If lingering differences can be addressed, the Obama administration hopes to build on the trust established over the past eight months and plunge right back into talks for a broader agreement. That broader treaty would reduce the number of deployed strategic warheads even further, perhaps to about 1,000 for each country, a level considered the lowest the two would go without bringing in China, Britain, France and other nuclear powers.

Beyond that, negotiators would tackle stored strategic weapons and tactical weapons, neither of which has been limited by treaty. The United States has about 3,000 strategic warheads in storage while Russia has about 1,000, according to the Center for Defense Information, a private advocacy group in Washington.

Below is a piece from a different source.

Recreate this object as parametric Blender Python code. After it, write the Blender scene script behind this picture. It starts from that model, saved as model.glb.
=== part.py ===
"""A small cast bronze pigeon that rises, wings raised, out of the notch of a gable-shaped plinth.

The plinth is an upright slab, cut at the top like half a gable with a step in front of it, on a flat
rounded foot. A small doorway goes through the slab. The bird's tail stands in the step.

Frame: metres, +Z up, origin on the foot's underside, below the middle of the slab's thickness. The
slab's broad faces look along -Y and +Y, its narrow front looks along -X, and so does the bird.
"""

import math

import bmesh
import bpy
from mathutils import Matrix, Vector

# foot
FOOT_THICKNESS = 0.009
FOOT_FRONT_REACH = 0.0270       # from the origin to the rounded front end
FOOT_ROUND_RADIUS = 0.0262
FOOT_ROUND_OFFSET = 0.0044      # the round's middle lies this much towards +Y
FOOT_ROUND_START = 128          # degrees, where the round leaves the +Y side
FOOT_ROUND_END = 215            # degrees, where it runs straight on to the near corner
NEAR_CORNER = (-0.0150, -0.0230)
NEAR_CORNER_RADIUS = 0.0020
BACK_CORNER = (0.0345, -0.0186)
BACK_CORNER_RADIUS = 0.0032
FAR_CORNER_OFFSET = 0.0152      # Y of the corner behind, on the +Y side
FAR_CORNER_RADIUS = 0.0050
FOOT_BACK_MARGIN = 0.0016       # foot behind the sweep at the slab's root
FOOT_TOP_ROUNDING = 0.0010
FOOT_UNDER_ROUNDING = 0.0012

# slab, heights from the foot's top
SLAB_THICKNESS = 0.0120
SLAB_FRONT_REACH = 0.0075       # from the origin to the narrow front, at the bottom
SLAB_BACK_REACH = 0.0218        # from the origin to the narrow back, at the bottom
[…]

The lopsided balance is the opposite for tactical warheads, generally defined as those with ranges below 300 to 400 miles. Russia has 3,000 to 8,000 of them, according to the Center for Defense Information. The Federation of American Scientists estimates that about 2,000 of them are actually deployed, while the Arms Control Association says that perhaps just a few hundred are truly operational.

Estimates of American tactical nuclear weapons range from 500 to 1,200, with about 150 to 240 still deployed in Belgium, Germany, Italy, the Netherlands and Turkey, half as many as about five years ago. The United States in recent years has withdrawn tactical nuclear weapons from bases in Britain, Germany and Greece.

“Today these weapons are militarily unnecessary, and they are a much bigger liability than asset because Russia and the United States have to maintain security over these warheads whether they are deployed or not deployed, and they’re harder to track because they’re smaller,” said Daryl G. Kimball, executive director of the Arms Control Association.

But the challenge of reaching an accord would eclipse the difficulties in drafting the current treaty, which was supposed to be completed by the time Start expired two weeks ago. “It would make this look like a walk in the park,” Mr. Kimball said.

The idea of withdrawing all tactical nuclear arms has generated debate in Europe. In October, Germany’s new foreign minister, Guido Westerwelle, called for “a country free of nuclear weapons,” meaning it was time for the United States to remove the remaining tactical weapons. But other NATO allies are leery of a complete pullback, seeing the presence of the weapons as a sign of America’s continued commitment to European security.

Similar debates have played out within both the American and Russian military establishments. “This is what both presidents say they want, but they’re both going to have to overcome the resistance of the conservative nuclear bureaucracies in their countries,” said Joseph Cirincione, president of the Ploughshares Fund, a group that advocates disarmament. “These are small but still powerful forces.”

Tactical nuclear weapons were developed during the cold war as generally lower-yield, shorter-range explosives that could be used on the battlefield. The United States and its NATO allies relied on them as a deterrent to any invasion of Western Europe by what were presumed to be superior Soviet and Warsaw Pact land forces. But since the demise of the Soviet Union, the thinking has flipped, and Russia today views tactical nuclear weapons as a bulwark against American conventional supremacy.

“The idea that they would give these things up lightly is a fool’s errand,” said Henry D. Sokolski, executive director of the Nonproliferation Policy Education Center in Washington. “They’re putting more emphasis, not less, on these systems. They’re relying on them more because they can’t catch up with us on conventional forces.”

Washington and Moscow emerged from the cold war determined to reduce tactical nuclear arms, and both sides announced unilateral cuts in 1991. As a result, 17,000 tactical nuclear weapons were withdrawn from service, but no treaty ever imposed legally binding limits.

Nikolai N. Sokov, a former Soviet arms control negotiator now with the James Martin Center for Nonproliferation Studies at the Monterey Institute of International Studies in California, called it “the longest deadlock on the entire arms control agenda.